Recollections of large tumors
Blog Author: George Szasz, CM, MDPosted: Monday, March 27, 2017 - 17:06
A recent article in the National Post reported that doctors in Pennsylvania removed an ovarian cyst from a woman who weighed 159 kg. The cyst weighed 64 kg, and the woman now weighs less than 68 kg. While reading the article I experienced a feeling of déjà vu. I remembered that way back in the early 1960s my senior partner, Dr McNeill, had received a letter from a funeral director. At a morticians’ conference in Victoria a question had come up about how large a tumor could grow. The funeral director who wrote the letter vaguely remembered a newspaper report from the mid-1940s about a woman who had a tumor that weighed over 45 kg removed from her abdomen at the North Vancouver Hospital and asked if Dr McNeill could verify that. As it happened, Dr McNeill was the one who had removed the tumor, which was actually a huge ovarian cyst. The patient weighed 94 kg before the operation and 47 kg after. The event was reported in the local papers and even in Time Magazine. Dr McNeill later said that all the coverage helped him establish his fledgling practice in North Vancouver.
Reading the National Post article and recalling Dr McNeill’s anecdote, I became curious about other such surgeries in Canada. To my surprise I found that the removal of an ovarian cyst was one of the first reported abdominal surgeries in this country.

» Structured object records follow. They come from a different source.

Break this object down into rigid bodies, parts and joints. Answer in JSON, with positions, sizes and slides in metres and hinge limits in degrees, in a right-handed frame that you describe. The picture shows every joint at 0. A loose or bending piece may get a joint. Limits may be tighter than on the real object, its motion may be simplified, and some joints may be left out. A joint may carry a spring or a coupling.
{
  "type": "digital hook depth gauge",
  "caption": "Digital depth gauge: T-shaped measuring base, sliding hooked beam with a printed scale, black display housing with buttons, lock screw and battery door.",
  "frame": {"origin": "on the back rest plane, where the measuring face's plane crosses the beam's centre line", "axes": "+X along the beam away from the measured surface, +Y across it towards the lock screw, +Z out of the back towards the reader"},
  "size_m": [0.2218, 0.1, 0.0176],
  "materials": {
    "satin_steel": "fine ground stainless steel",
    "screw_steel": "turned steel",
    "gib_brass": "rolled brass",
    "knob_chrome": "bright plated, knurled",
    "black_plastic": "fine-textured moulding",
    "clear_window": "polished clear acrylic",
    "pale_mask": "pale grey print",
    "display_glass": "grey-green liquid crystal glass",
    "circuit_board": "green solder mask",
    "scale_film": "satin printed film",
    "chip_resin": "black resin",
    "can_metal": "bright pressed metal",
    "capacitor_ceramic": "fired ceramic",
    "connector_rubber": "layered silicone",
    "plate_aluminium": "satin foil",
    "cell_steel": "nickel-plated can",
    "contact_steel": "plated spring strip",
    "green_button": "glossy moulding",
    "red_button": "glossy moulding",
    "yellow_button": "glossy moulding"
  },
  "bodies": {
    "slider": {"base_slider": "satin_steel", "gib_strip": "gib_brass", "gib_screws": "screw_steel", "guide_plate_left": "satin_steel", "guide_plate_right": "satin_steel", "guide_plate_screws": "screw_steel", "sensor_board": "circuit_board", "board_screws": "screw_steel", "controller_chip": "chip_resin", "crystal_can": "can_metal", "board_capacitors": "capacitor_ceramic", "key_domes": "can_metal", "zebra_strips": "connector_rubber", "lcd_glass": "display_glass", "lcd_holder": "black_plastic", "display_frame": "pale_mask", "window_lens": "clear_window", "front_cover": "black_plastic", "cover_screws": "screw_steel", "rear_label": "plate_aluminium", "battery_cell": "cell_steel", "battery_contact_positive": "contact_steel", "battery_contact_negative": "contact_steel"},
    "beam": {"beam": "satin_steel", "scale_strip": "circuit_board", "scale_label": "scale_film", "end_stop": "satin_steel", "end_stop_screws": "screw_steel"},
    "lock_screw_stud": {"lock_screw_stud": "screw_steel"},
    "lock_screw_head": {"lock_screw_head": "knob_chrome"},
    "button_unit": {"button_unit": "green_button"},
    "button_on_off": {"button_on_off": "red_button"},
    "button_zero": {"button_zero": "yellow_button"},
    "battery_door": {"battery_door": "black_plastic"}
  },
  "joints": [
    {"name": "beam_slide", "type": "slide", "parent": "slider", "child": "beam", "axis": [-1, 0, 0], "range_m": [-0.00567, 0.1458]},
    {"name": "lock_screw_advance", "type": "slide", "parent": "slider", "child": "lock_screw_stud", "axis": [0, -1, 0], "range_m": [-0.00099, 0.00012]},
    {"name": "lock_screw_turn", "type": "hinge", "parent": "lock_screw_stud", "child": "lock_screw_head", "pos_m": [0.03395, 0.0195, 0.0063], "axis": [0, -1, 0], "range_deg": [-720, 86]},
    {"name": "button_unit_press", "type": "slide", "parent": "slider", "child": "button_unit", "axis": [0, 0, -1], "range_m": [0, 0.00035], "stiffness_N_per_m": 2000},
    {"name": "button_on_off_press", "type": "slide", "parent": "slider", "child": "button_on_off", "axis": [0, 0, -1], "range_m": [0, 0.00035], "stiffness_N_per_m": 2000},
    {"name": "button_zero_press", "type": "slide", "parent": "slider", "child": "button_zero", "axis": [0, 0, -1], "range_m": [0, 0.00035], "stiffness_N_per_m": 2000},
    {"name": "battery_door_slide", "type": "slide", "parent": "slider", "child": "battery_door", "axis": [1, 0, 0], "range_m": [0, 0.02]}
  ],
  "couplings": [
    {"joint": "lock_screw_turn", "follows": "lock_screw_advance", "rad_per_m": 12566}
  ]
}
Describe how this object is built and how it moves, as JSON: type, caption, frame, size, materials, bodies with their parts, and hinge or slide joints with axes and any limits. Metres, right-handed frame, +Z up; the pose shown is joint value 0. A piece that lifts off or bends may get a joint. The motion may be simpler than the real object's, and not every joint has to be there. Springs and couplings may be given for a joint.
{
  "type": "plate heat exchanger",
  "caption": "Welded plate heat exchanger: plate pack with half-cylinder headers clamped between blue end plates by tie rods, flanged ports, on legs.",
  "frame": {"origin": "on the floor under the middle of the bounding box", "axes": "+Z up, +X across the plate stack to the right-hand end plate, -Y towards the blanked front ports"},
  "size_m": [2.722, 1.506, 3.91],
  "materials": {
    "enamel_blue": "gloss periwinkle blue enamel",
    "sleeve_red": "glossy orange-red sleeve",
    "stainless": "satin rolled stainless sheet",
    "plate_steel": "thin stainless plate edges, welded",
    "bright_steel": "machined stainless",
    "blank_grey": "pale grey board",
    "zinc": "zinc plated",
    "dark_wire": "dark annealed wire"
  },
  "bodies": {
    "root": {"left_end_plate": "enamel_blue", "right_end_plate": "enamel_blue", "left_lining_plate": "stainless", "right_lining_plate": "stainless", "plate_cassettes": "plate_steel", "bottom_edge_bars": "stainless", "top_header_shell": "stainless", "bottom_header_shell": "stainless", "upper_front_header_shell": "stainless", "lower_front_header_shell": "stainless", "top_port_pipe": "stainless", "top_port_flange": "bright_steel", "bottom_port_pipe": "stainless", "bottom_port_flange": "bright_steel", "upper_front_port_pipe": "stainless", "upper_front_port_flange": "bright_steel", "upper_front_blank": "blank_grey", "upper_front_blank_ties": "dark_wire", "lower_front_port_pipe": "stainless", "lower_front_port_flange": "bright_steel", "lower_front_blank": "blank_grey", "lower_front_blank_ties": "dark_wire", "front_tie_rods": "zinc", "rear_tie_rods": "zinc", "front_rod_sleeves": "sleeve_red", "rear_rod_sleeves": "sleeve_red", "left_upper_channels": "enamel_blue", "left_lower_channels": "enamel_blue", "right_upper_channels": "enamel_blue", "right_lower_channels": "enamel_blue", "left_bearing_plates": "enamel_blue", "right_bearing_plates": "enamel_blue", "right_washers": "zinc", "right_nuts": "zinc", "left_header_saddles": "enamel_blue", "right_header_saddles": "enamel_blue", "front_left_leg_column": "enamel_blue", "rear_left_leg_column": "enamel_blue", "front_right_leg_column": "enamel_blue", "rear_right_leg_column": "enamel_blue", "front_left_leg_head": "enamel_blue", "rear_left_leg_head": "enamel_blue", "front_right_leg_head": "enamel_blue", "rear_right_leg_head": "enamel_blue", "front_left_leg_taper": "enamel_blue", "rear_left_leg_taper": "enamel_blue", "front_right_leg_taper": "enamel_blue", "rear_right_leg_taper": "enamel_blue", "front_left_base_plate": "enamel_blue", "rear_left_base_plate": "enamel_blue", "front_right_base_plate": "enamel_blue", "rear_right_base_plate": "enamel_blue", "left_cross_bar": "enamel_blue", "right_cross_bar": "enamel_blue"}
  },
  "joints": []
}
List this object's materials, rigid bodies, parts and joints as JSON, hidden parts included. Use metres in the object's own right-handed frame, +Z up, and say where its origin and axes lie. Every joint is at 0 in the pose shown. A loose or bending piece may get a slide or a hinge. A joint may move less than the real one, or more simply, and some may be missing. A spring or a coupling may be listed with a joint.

It was carried out by Dr Abraham Groves (1847–1935). Dr Groves, a graduate of the Toronto School of Medicine (1870), was a country doctor with 3 years of practice behind him when a 40-year-old woman with a large tumor in her abdomen presented herself. Tapping yielded some 15 litres of fluid and further aspirations provided only transient relief. Dr Groves operated on her on 5 May 1874 without any training in surgery and without ever having seen the abdomen of a living human opened surgically. Six other doctors were present, none of whom had ever seen an abdomen opened on a living person. Dr Groves taught himself the principles of antiseptic surgery and anesthesia. Following Listerian principles, the instruments were boiled, and carbolized catgut sutures were used along with dressings saturated with solutions of carbolic acid. The patient survived.
Dr Grove’s accomplishments as a pioneer Ontario surgeon are written about by Dr W.B. Spaulding, and Dr McNeill’s anecdote is featured in his semi-biographical book As Lovely as a Tree.
—George Szasz, CM, MD
Spaulding WB. Abraham Groves (1847-1935): A pioneer Ontario surgeon, sufficient unto himself. Can Bull Med Hist 1991;8:249-262.
McNeill CG. As lovely as a tree: My large tumor. Vancouver, BC: Privately Published by Blue House; 1993.
This posting has not been peer reviewed by the BCMJ Editorial Board.